Turns out that it is really ordinary stuff:
This graphic composite is from three word-clouds created by Wordle. It is partly that wordle was in my mind because I helped design an invitation to a friend's Vollbringungverherrlichung. I'm sure my German readers will be cringing at that mangling of their ancient tongue - Tribfest is what I mean: you can always say something shorter in English than any European language. What wordle does is take text, any text; count the words; exclude the ?100 most common words [the of to and a in is it you that etc.] in the language; and blurf out the rest sized according to their frequency. The other reason for today's post is that I just lashed up my 900th post, and I though to mark the occasion.

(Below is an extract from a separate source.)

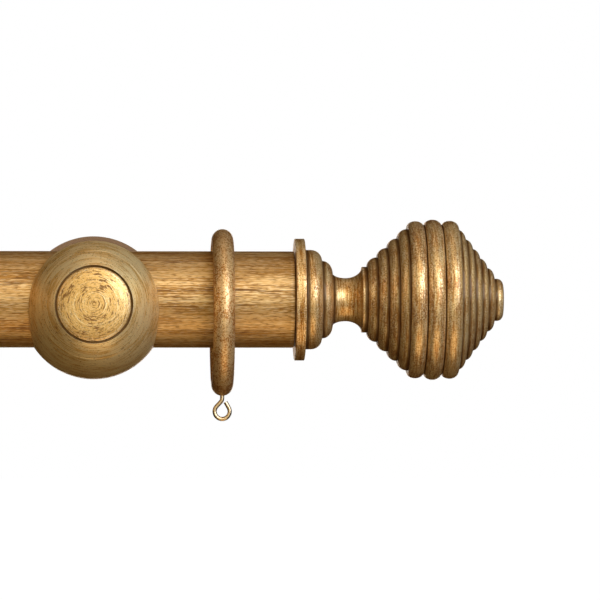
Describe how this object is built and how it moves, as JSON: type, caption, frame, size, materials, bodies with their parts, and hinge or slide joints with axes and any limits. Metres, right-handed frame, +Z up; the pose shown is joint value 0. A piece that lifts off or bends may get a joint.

The three graphics summarise the content of [from the top] posts 601-900; 301-600 and 1-300. If I cared enough, I'd process the data to look for trends but I like that nothing really stands out - year, people and like [my biggies] are 117, 94 and 64 in the list of common English words.So Wordle probably uses a more subtle algorithm than excluding the commonest words. Stop words is a concept that helps search engines and the like behave efficiently: you might want to exclude the and who but allow fans to find The Who.
I have, it seems, just been murbling on about normal life in my head and skimming stuff off the top of that ferment every morning. You can keep to yourself any thought about the unlikely juxtaposition of 'normal' and 'my head' in the same sentence.